La infinita rosa violeta del centro es la conciencia, siempre
continua consigo misma. El tiempo son las hojas ilusorias que cubren a
la alcachofa de nuestra existencia. De acuerdo con la metáfora de la
alcachofa, las horas de nuestra vida lineal decoran y distraen. Pero en
lugar de proteger la infinita continuidad de la conciencia, las horas de
nuestras vidas lineales nos obsesionan y persiguen. Nos hacen olvidar
el centro violeta de nuestras vidas. Son, en pocas palabras,
decoraciones que nos atormentan.
En «Preámbulo a las instrucciones para dar cuerda al reloj», Cortázar
describe al reloj de mano como un «pequeño infierno florido, una cadena
de rosas, un calabozo de aire». Hablándole al lector de manera informal
y directamente acerca del regalo de un reloj, Cortázar dice: «No te
regalan un reloj, tú eres el regalado, a ti te ofrecen para el
cumpleaños del reloj». El reloj de mano es descrito como una presencia
frágil y demandante. Algo ajeno, que no es parte de nuestro cuerpo pero
que demanda toda nuestra atención. Un colgijo adornado con piedras
preciosas que siempre nos acompaña y esclaviza.

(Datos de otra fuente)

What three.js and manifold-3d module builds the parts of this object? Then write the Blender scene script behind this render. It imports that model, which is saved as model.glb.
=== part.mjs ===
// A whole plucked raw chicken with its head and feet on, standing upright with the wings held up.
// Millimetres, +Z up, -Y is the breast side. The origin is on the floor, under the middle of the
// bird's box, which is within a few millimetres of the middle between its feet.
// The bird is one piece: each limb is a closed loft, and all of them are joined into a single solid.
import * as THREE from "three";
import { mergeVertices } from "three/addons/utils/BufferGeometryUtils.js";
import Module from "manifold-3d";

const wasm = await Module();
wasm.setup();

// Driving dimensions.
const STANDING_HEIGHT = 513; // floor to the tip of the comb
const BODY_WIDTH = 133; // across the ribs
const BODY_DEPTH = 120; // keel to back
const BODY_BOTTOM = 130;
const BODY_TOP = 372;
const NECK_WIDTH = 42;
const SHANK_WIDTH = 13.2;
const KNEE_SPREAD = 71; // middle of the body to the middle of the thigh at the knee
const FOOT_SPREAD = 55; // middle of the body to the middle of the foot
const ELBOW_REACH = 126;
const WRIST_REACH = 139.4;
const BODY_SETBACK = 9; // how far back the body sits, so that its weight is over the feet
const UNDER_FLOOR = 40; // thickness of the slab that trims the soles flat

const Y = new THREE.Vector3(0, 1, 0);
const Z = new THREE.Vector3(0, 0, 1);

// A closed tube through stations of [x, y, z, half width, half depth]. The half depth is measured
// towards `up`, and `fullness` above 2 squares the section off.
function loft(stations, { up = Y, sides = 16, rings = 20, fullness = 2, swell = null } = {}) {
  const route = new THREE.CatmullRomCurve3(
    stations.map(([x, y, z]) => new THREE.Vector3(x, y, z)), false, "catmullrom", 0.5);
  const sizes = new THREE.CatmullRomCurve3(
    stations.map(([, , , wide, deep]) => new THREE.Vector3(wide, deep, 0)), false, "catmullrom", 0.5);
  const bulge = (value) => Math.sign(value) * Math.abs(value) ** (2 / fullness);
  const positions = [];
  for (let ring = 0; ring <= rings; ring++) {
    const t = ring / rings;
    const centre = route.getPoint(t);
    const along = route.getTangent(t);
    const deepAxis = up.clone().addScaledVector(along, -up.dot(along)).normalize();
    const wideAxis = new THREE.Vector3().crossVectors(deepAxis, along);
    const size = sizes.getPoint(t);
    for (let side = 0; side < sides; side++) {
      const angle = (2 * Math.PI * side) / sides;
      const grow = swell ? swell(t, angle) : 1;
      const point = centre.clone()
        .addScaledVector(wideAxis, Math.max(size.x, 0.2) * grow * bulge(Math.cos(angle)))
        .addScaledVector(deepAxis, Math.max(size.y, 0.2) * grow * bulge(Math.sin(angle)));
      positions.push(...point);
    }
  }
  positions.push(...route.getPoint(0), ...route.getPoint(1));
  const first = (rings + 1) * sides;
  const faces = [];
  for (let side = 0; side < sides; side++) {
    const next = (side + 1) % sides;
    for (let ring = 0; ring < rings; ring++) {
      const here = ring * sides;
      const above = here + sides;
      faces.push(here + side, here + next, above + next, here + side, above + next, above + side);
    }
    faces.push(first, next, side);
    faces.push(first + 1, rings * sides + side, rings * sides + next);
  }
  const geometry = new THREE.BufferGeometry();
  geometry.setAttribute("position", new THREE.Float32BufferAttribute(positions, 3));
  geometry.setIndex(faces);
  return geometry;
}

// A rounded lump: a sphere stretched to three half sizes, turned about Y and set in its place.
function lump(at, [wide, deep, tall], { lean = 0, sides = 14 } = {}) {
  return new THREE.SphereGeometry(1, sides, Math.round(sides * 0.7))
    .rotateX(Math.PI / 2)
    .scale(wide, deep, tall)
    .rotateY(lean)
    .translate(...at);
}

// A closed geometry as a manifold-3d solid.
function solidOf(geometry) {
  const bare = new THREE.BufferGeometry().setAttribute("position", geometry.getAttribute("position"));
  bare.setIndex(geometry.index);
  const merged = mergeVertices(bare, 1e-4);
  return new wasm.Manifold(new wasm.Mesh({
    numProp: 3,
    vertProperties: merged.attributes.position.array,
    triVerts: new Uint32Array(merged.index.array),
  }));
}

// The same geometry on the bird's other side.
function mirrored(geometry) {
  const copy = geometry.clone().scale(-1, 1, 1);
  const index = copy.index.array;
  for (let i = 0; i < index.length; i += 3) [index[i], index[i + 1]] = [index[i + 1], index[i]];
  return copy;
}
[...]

Cuando Cortázar describe las instrucciones para dar cuerda al reloj,
cambia el tono completamente, hablándole al lector de manera formal e
indirecta. «Allá al fondo está la muerte, pero no tenga miedo»,
comienzan las instrucciones. Después de las indicaciones referentes a
cómo darle cuerda al reloj, Cortázar dice: «Átelo pronto a su muñeca,
déjelo latir en libertad, imítelo anhelante. El miedo herrumbra las
áncoras, cada cosa que pudo alcanzarse y fue olvidada va corroyendo las
venas del reloj, gangrenando la fría sangre de sus rubíes». Las
instrucciones concluyen en un tono más íntimo y urgente: «Y allá en el
fondo está la muerte si no corremos y llegamos antes y comprendemos que
ya no importa.»
Allá al fondo, en efecto, está la muerte. Pero el miedo emerge de las
incontables horas que queremos contar, de los rubíes que coleccionamos
para distraernos de lo que nos une de una manera radical. El miedo tiene
forma —es la forma del tiempo lineal—. El centro consciente de nuestra
vida es un lago sereno. Esta es la unidad de la conciencia: el milagro
de la continuidad que une a nuestras conciencias que deambulan como
nómadas, perdidas en la rayuela de la vida y que corren, perseguidas por
las horas, para caer al final dentro del mismo pozo.